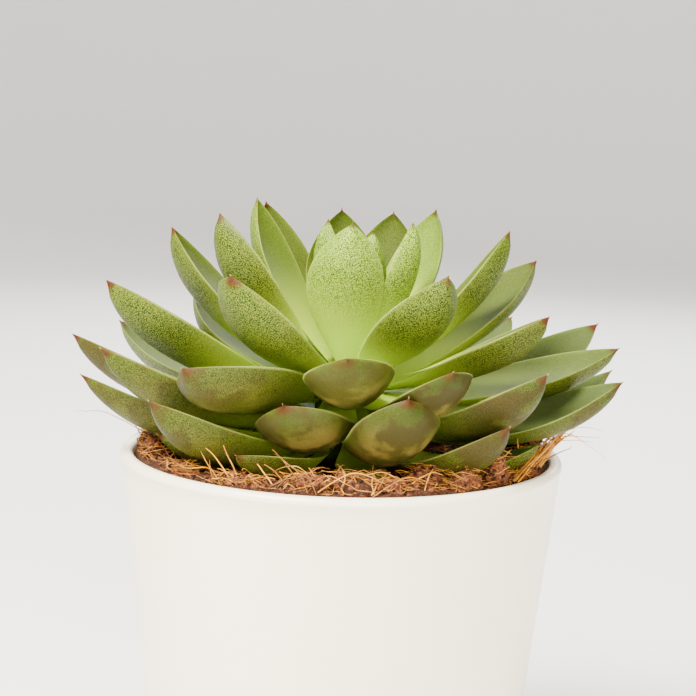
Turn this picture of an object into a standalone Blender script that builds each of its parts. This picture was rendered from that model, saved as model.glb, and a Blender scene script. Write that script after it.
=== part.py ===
"""Potted echeveria: a rosette of thick pointed leaves on a short stem, in a filled ceramic pot.

Run with: blender --background --python part.py

Lengths are in millimetres and angles in degrees until a mesh is written, when MM makes them metres.
+Z is up and -Y is the front. The geometry is worked out from the middle of the pot's rim, where
z = 0, and raised by POT_HEIGHT, so that the origin ends up in the middle of the pot's underside.
A "side" is a direction seen from above: 0 is the front, 90 the right and -90 the left.
"""

import math
import random
from dataclasses import dataclass

import bmesh
import bpy
from mathutils import Matrix, Vector, noise

MM = 0.001
CLEARANCE = 0.3

# Pot: a tapered cup with an evenly thick wall
RIM_RADIUS = 65.0
POT_HEIGHT = 115.0
POT_TAPER = 6.4
WALL = 4.0
FLOOR = 6.0
FOOT_ROUND = 2.5
COVE = 3.0
POT_SIDES = 56
RIM_CENTRE = Vector((0.0, 0.0, 0.0))
FOOT_CENTRE = Vector((0.0, 0.0, -POT_HEIGHT))

# Stem: a dome that carries the leaves, over a straight root stub
STEM_MIDDLE = Vector((2.0, 0.0, 20.0))
CROWN_HEIGHT = 31.0
LOW_LEAF_HEIGHT = 4.0
LOW_LEAF_AGE = 53.0
DROP_POWER = 0.85
BUD_RADIUS = 1.2
SHOULDER_GROWTH = 8.3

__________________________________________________

# WHAT IS NEEDED:
Please repeat the listing above in full and exactly.

# SOLUTION FOR THIS TASK:
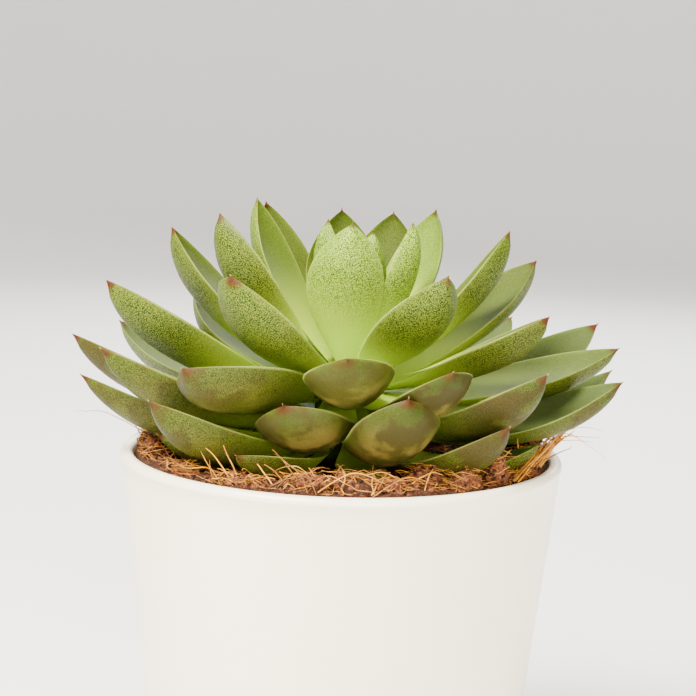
Turn this picture of an object into a standalone Blender script that builds each of its parts. This picture was rendered from that model, saved as model.glb, and a Blender scene script. Write that script after it.
=== part.py ===
"""Potted echeveria: a rosette of thick pointed leaves on a short stem, in a filled ceramic pot.

Run with: blender --background --python part.py

Lengths are in millimetres and angles in degrees until a mesh is written, when MM makes them metres.
+Z is up and -Y is the front. The geometry is worked out from the middle of the pot's rim, where
z = 0, and raised by POT_HEIGHT, so that the origin ends up in the middle of the pot's underside.
A "side" is a direction seen from above: 0 is the front, 90 the right and -90 the left.
"""

import math
import random
from dataclasses import dataclass

import bmesh
import bpy
from mathutils import Matrix, Vector, noise

MM = 0.001
CLEARANCE = 0.3

# Pot: a tapered cup with an evenly thick wall
RIM_RADIUS = 65.0
POT_HEIGHT = 115.0
POT_TAPER = 6.4
WALL = 4.0
FLOOR = 6.0
FOOT_ROUND = 2.5
COVE = 3.0
POT_SIDES = 56
RIM_CENTRE = Vector((0.0, 0.0, 0.0))
FOOT_CENTRE = Vector((0.0, 0.0, -POT_HEIGHT))

# Stem: a dome that carries the leaves, over a straight root stub
STEM_MIDDLE = Vector((2.0, 0.0, 20.0))
CROWN_HEIGHT = 31.0
LOW_LEAF_HEIGHT = 4.0
LOW_LEAF_AGE = 53.0
DROP_POWER = 0.85
BUD_RADIUS = 1.2
SHOULDER_GROWTH = 8.3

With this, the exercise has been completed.